Hello eveyone. I'm semi-new to this so please bear with me. My planted tank is doing great, except for my Myriophyllum. It has plenty of new growth, but the lower parts are dying very fast.
I got it at my lfs a few weeks ago, it was bright green and looked lush and full of life. It was in a low light aquarium there with various other plants.

My tank specs-
29 gallon
gravel/sand substrate
DIY co2 thru power head
96 watts of T5HO 6700k @ 8 hours a day
Ferts- Pottasium/iron/(dosing slightly more than recommended on package.)
Flourish excel daily dosing.

other plants include- saggiteria, java ferns, xmas moss, taiwan moss, brazilian pennywort, creeping jenny, and pellia.


----------



## Fishman Dan (Apr 1, 2008)

Most bunch plants especially the Myrio's will shed their lower leaves when they become shaded. If you have them planted closely I would spread them out a little bit. Another reason can be that the new growth is shading the lower part or other plants are doing it.
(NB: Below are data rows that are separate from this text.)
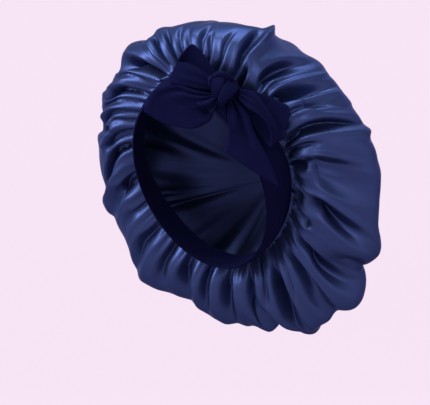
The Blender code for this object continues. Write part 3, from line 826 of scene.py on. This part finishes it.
def satin_finish(name):
    """Glossy woven satin: long floats, faint slubs, and a soft coloured sheen."""
    look = Shader(name)
    colour = bpy.context.scene.bonnet_finishes.satin
    u, v = look.uv()
    thread = (u * (2 * math.pi / THREAD)).sine() * 0.5 + 0.5
    floats = look.grain(u * 900, v * 90, 2.0)
    slubs = look.grain(u * 240, v * 14, 3.0)
    soft = look.grain(u * 14, v * 9, 2.0)
    tint = (slubs - 0.5) * 0.5 + (soft - 0.5) * 0.7 + 0.5
    look.set(
        Base_Color=look.mixed(tint, shade(colour, 0.86), shade(colour, 1.16)),
        Metallic=0.8,
        Roughness=0.43 + (slubs - 0.5) * 0.12 + (floats - 0.5) * 0.06,
        Specular_IOR_Level=0.2,
        Specular_Tint=(0.22, 0.26, 0.34, 1.0),
        Anisotropic=0.3,
    )
    look.bump(thread * 0.25 + floats * 0.5 + slubs * 0.8, 0.10)
    return look.made


def jersey_finish(name):
    """Matt stretch jersey: columns of small knit loops under a short fuzz."""
    look = Shader(name)
    colour = bpy.context.scene.bonnet_finishes.jersey
    u, v = look.uv()
    column, row = u / KNIT_COLUMN, v / KNIT_ROW
    leg = (column.part() - 0.5).size()
    loop = (row + leg * 0.9).part()
    height = (1 - (loop - 0.5).size() * 2) * (1 - (leg - 0.28).size() * 2.2)
    fuzz = look.grain(u * 700, v * 700, 3.0)
    soft = look.grain(u * 22, v * 22, 2.0)
    # The colour varies at random with the fuzz and in soft patches, and is painted lighter on the
    # raised knit loops: painted shade between the loops.
    tint = (fuzz - 0.5) * 0.9 + (soft - 0.5) * 0.6 + height * 0.25 + 0.4
    look.set(
        Base_Color=look.mixed(tint, shade(colour, 0.72), shade(colour, 1.45)),
        Roughness=0.84 + (fuzz - 0.5) * 0.2,
        Specular_IOR_Level=0.0,
        Sheen_Weight=0.02,
        Sheen_Roughness=0.5,
        Sheen_Tint=(0.15, 0.17, 0.6, 1.0),
    )
    look.bump(height * 0.8 + fuzz * 0.5, 0.35)
    return look.made


def backdrop_finish():
    """A pale backdrop that glows from within, with painted shade on the floor under the bonnet.
    """
    look = Shader("backdrop")
    colour = bpy.context.scene.bonnet_stage.backdrop
    place = look.node("ShaderNodeTexCoord").outputs["Object"]
    cloudy = look.noise(place, 0.8, 1.0)
    parts = look.node("ShaderNodeSeparateXYZ", Vector=place)
    x, y, z = (look.value(parts.outputs[axis]) for axis in "XYZ")
    # Paler far off than under the bonnet, where the floor glows darker as painted shade, and
    # dimmer high up.
    far = look.eased((x * x + y * y) ** 0.5, *FLOOR_CHANGES)
    high = look.eased(z, *FLOOR_CHANGES)
    # The floor's glow, darkened under the bonnet as painted shade.
    floor_glow_with_painted_shade = look.mixed(far, shade(colour, 0.62), shade(colour, 1.0))
    look.set(
        Base_Color=look.mixed(cloudy, shade(colour, 0.095), shade(colour, 0.1)),
        Roughness=0.9,
        Specular_IOR_Level=0.0,
        Emission_Color=look.mixed(high, floor_glow_with_painted_shade, shade(colour, 0.35)),
        Emission_Strength=0.915,
    )
    return look.made


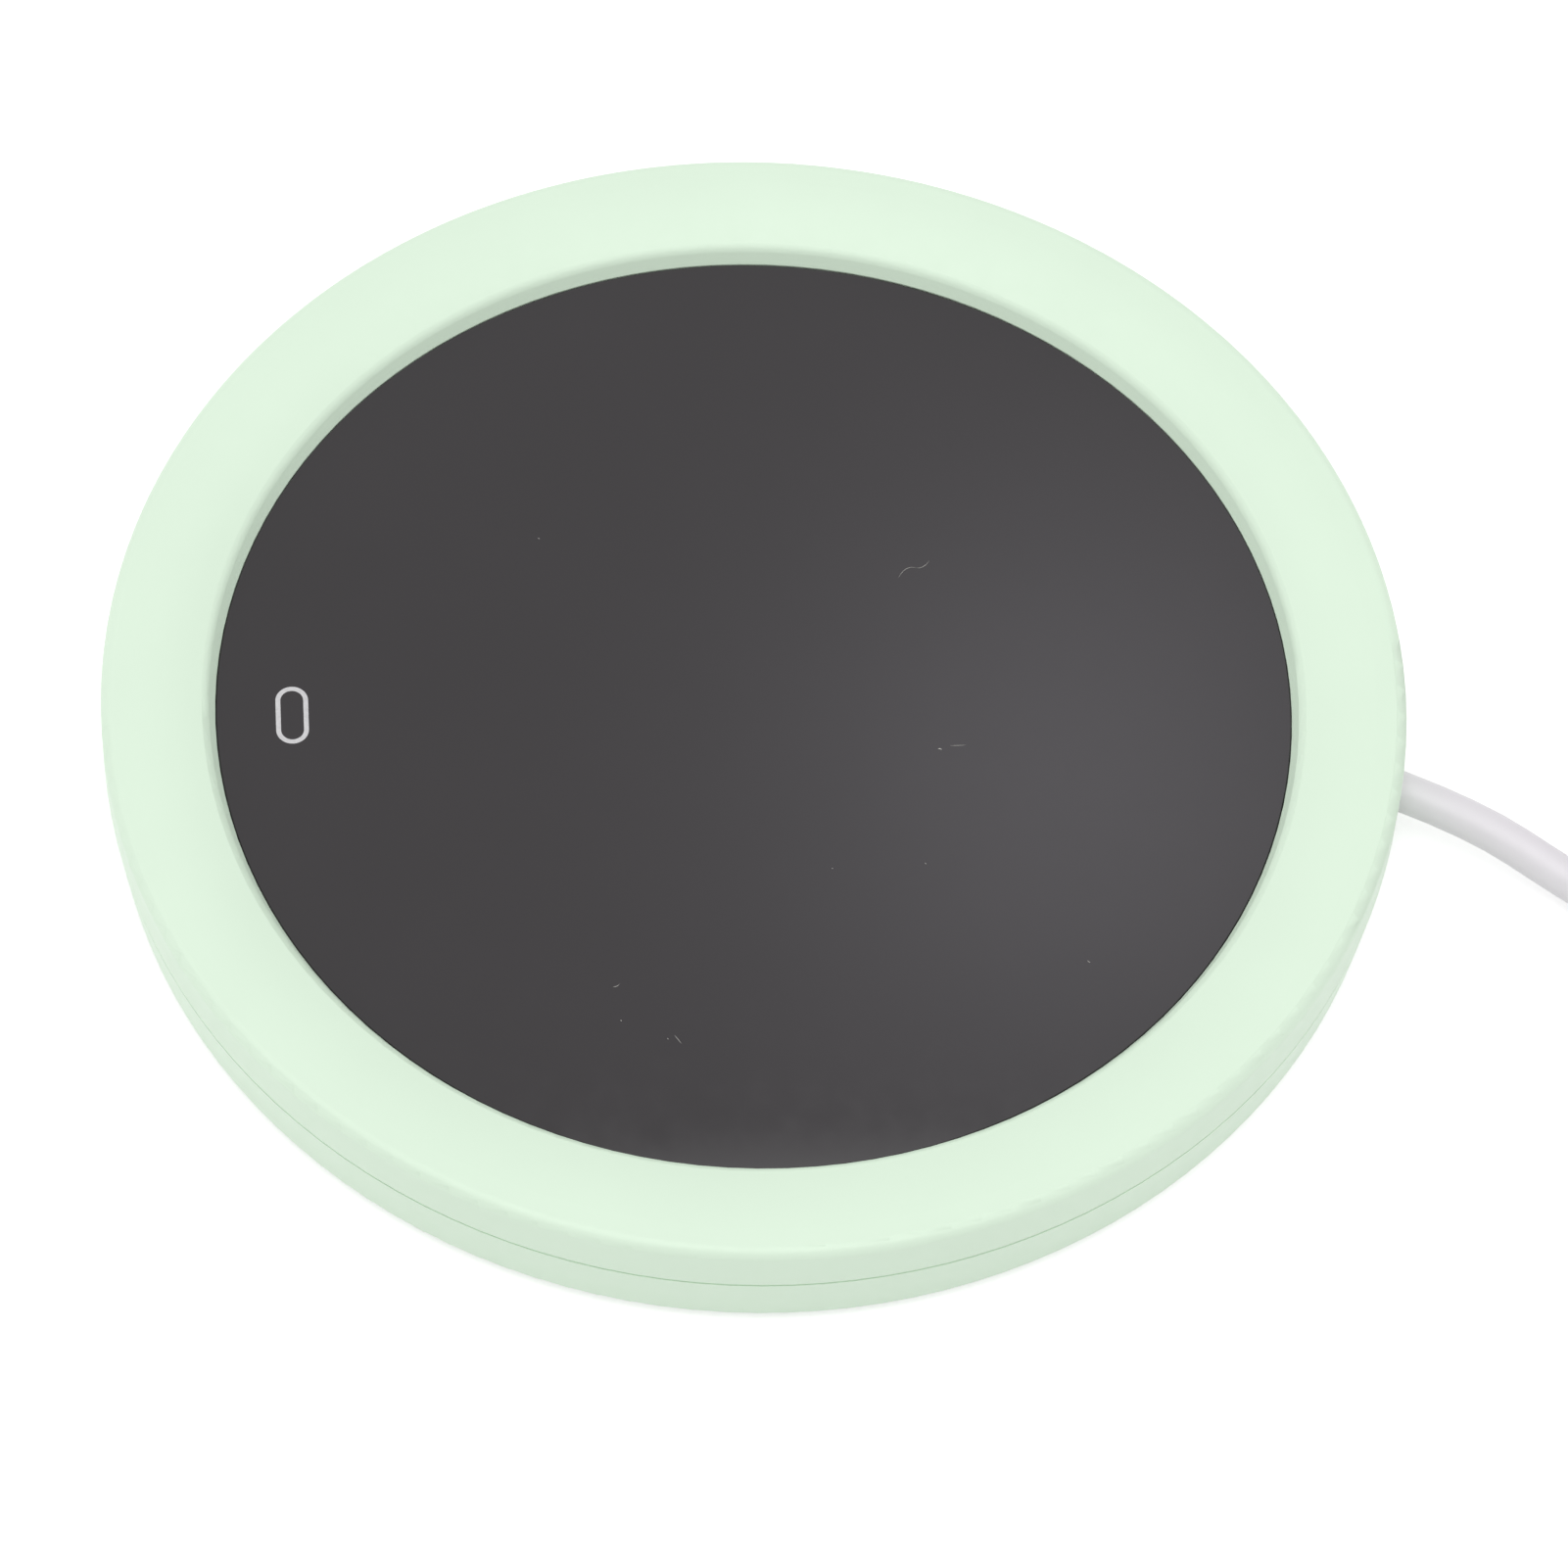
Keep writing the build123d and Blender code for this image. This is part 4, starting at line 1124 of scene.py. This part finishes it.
@dataclass(frozen=True)
class Lamp:
    """A soft square lamp that points at the part and that gloss doesn't show.

    Attributes:
        name: Its name.
        place: Where it hangs, in metres.
        size: Side of the square, in metres.
        power: Its power in watts.
    """

    name: str
    place: Point
    size: float
    power: float

    def build(self) -> None:
        """Hangs the lamp."""
        data = bpy.data.lights.new(self.name, "AREA")
        data.shape = "SQUARE"
        data.size = self.size
        data.energy = self.power
        lamp = bpy.data.objects.new(self.name, data)
        lamp.location = self.place
        lamp.rotation_euler = (-Vector(self.place)).to_track_quat("-Z", "Y").to_euler()
        lamp.visible_glossy = False
        bpy.context.scene.collection.objects.link(lamp)


@dataclass(frozen=True)
class Panel:
    """A round light panel in the sky, which only gloss shows.

    Attributes:
        direction: Where its middle is.
        strength: How much brighter it is than the sky.
        inner: Angular radius, in degrees, up to which it is full.
        outer: Angular radius, in degrees, at which it ends.
    """

    direction: Point
    strength: float
    inner: float
    outer: float

    def light(self, tree: Tree) -> Socket:
        """Gives the panel's share of the sky's light.

        Args:
            tree: The sky's node tree.

        Returns:
            The strength.
        """
        edge = tree.nodes.new("ShaderNodeMapRange")
        edge.interpolation_type = "SMOOTHSTEP"
        edge.inputs["From Min"].default_value = math.cos(math.radians(self.outer))
        edge.inputs["From Max"].default_value = math.cos(math.radians(self.inner))
        edge.inputs["To Max"].default_value = self.strength
        tree.links.new(tree.nearness(self.direction), edge.inputs["Value"])
        glossy = tree.nodes.new("ShaderNodeLightPath").outputs["Is Glossy Ray"]
        return tree.math("MULTIPLY", edge.outputs[0], glossy)


@dataclass(frozen=True)
class Sky:
    """The light from all round, which is white wherever it is seen directly.

    Attributes:
        strength: Its strength.
        lean: How much brighter it is on the touch key's side than overhead, as a share.
        sides: How much brighter it is on that side and on the one across, as a share.
        back: How much brighter it is behind the part than overhead, as a share.
        glow_direction: Where it has its soft bright patch.
        glow_colour: How much brighter the patch is, in each channel.
        glow_width: Angular radius of the patch, in radians.
        panels: The light panels overhead.
    """

    strength: float = 0.722
    lean: float = 0.14
    sides: float = 0.43
    back: float = 0.08
    glow_direction: Point = (-0.528, 0.096, 0.844)
    glow_colour: Colour = (0.84, 0.82, 0.90)
    glow_width: float = 0.041
    panels: tuple[Panel, ...] = (
        Panel((0.139, 0.05, 0.99), strength=1.2, inner=37.1, outer=37.6),
        Panel((0.250, 0.05, 0.97), strength=1.0, inner=12.0, outer=34.0),
    )

    def _even_light(self, tree: Tree) -> Socket:
        """Gives the even light: brighter behind and at two sides, and most at the touch key's.

        Args:
            tree: The sky's node tree.

        Returns:
            The strength.
        """
        side = tree.nearness((0.0, -1.0, 0.0))
        back = tree.nearness((-1.0, 0.0, 0.0))
        slope = tree.math("ADD", tree.math("MULTIPLY", side, self.sides), self.lean)
        both_sides = tree.math("MULTIPLY", slope, side)
        extra = tree.math("ADD", both_sides, tree.math("MULTIPLY", back, self.back))
        return tree.math("MULTIPLY", tree.math("ADD", extra, 1.0), self.strength)

    def _glow(self, tree: Tree) -> Socket:
        """Gives the soft patch's light, which fades like a bell curve.

        Args:
            tree: The sky's node tree.

        Returns:
            The strength: 1 at the patch's middle and 0 away from it.
        """
        away = tree.math("SUBTRACT", tree.nearness(self.glow_direction), 1.0)
        return tree.math("EXPONENT", tree.math("MULTIPLY", away, 2 / self.glow_width**2))

    def build(self) -> None:
        """Lights the scene from all round and shows plain white behind it."""
        world = bpy.data.worlds.new("studio_world")
        bpy.context.scene.world = world
        world.use_nodes = True
        tree = Tree(world.node_tree)
        tree.nodes.clear()
        level = tree.nodes.new("ShaderNodeMapRange")
        tree.links.new(tree.seen_directly(), level.inputs["Value"])
        tree.links.new(self._even_light(tree), level.inputs["To Min"])
        level.inputs["To Max"].default_value = 1.0
        lights = (
            (WHITE, level.outputs[0]),
            (self.glow_colour, self._glow(tree)),
            *((WHITE, panel.light(tree)) for panel in self.panels),
        )
        total = None
        for colour, strength in lights:
            light = tree.nodes.new("ShaderNodeBackground")
            light.inputs["Color"].default_value = (*colour, 1.0)
            tree.links.new(strength, light.inputs["Strength"])
            total = tree.sum_of(total, light.outputs[0]) if total else light.outputs[0]
        tree.links.new(total, tree.nodes.new("ShaderNodeOutputWorld").inputs["Surface"])


@dataclass(frozen=True)
class Floor:
    """The pale floor, which the camera sees as white and which keeps the part's shadow.

    Attributes:
        size: Its side, in metres.
        colour: Its colour, linear.
        lift: Share of white that the camera sees over the floor's own light.
    """

    size: float = 3.0
    colour: Colour = (0.80, 0.80, 0.80)
    lift: float = 0.5

    def _paper(self) -> bpy.types.Material:
        """Makes the floor's material.

        Returns:
            A pale matt paper, lifted towards white where it is seen.
        """
        material = bpy.data.materials.new("floor_paper")
        material.use_nodes = True
        tree = Tree(material.node_tree)
        tree.nodes.clear()
        output = tree.nodes.new("ShaderNodeOutputMaterial")
        paper = tree.nodes.new("ShaderNodeBsdfDiffuse")
        paper.inputs["Color"].default_value = (*self.colour, 1.0)
        lift = tree.nodes.new("ShaderNodeEmission")
        lift.inputs["Color"].default_value = (*WHITE, 1.0)
        amount = tree.math("MULTIPLY", tree.seen_directly(), self.lift)
        tree.links.new(amount, lift.inputs["Strength"])
        both = tree.sum_of(paper.outputs[0], lift.outputs[0])
        tree.links.new(both, output.inputs["Surface"])
        return material

    def build(self) -> None:
        """Lays the floor."""
        half = self.size / 2
        data = bpy.data.meshes.new("floor")
        corners = [(-half, -half, 0.0), (half, -half, 0.0), (half, half, 0.0), (-half, half, 0.0)]
        data.from_pydata(corners, [], [(0, 1, 2, 3)])
        floor = bpy.data.objects.new("floor", data)
        bpy.context.scene.collection.objects.link(floor)
        data.materials.append(self._paper())


@dataclass(frozen=True)
class Camera:
    """The long-lens camera.

    Attributes:
        place: Where it stands, in metres.
        right: Its own x axis.
        up: Its own y axis.
        lens: Focal length in millimetres.
        sensor: Sensor width in millimetres.
        nearest: Nearest distance that it sees, in metres.
        farthest: Farthest distance that it sees, in metres.
    """

    place: Point = (0.39030, -0.03930, 0.61638)
    right: Point = (0.05838, 0.99780, 0.03157)
    up: Point = (-0.84514, 0.03257, 0.53355)
    lens: float = 179.9
    sensor: float = 36.0
    nearest: float = 0.01
    farthest: float = 20.0

    def build(self) -> None:
        """Adds the camera and makes it the scene's."""
        data = bpy.data.cameras.new("studio_camera")
        data.lens = self.lens
        data.sensor_fit = "HORIZONTAL"
        data.sensor_width = self.sensor
        data.clip_start = self.nearest
        data.clip_end = self.farthest
        camera = bpy.data.objects.new("studio_camera", data)
        bpy.context.scene.collection.objects.link(camera)
        right = Vector(self.right).normalized()
        up = Vector(self.up)
        up = (up - right * up.dot(right)).normalized()
        turn = Matrix((right, up, right.cross(up))).transposed()
        camera.matrix_world = Matrix.Translation(self.place) @ turn.to_4x4()
        bpy.context.scene.camera = camera


@dataclass(frozen=True)
class Studio:
    """Camera, sky, floor and lamp.

    Attributes:
        camera: The camera.
        sky: The light from all round.
        floor: The floor.
        lamp: The lamp.
    """

    camera: Camera = Camera()
    sky: Sky = Sky()
    floor: Floor = Floor()
    lamp: Lamp = Lamp("overhead_lamp", (0.31, 0.0, 1.47), size=0.7, power=4.1)

    def build(self) -> None:
        """Builds the whole studio."""
        bpy.context.scene.view_settings.view_transform = "Standard"
        for item in (self.camera, self.sky, self.floor, self.lamp):
            item.build()
            LOG.info("studio: %s", type(item).__name__)


def write_sizes() -> None:
    """Only updates the view layer; no sizes are written.
    """
    bpy.context.view_layer.update()


def main() -> None:
    """Builds the studio and the pieces in order."""
    logging.basicConfig(level=logging.INFO, format="%(message)s")
    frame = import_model()
    nodes = frame["nodes"]
    Studio().build()
    finishes = Finishes()
    Lead().build(finishes, nodes)
    for group in (HOUSING, PANEL, HEATER, WIRING, CONTROL, FASTENINGS, PLUG):
        group.dress(nodes, finishes)
    GlassDust().build()
    write_sizes()


if __name__ == "__main__":
    main()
I find that in my experience the feathery looking bunch plants do best when the stems are kept 12" or shorter, unless you are using very high light.


----------



## captain_bu (Oct 20, 2007)

Too much light and not enough CO2 and nutrients will actually stunt your plants not make them grow better and that is what I think is happening with your myrio. You have way more light over the tank than is needed. With that much light the fertilizer and CO2 levels need to be spot on. It is going to be hard to do DIY CO2 with that much light, cut it at least in half and if possible raise your fixture. You also are not dosing any macro or micro fertilizers except Potassium and iron. Plants need comprehensive fertilization especially under high light. You need to start adding Nitrates, Phosphate and trace elements. Keep up the Excel as a back up to your DIY CO2 and work on increasing CO2 levels and circulation but with T5HO lighting it is usually necessary to go pressurized.


----------



## scags (Sep 22, 2003)

Thanks for the info guys. Overall I have seen tremendous growth out of all my plants, that myrio is just looking a little lanky. 
I have my pressurized co2 on order, should be here in the next week. I think my current co2 levels are ok, as many of my plants are pearling. 
My lighting is about 8 inches above the water level. I thought about going to only one set of lights, but it would only give me about 2 watts per gallon. Would that be sufficient?
I will head up to my lfs and pick up some more ferts today. Any recommendations?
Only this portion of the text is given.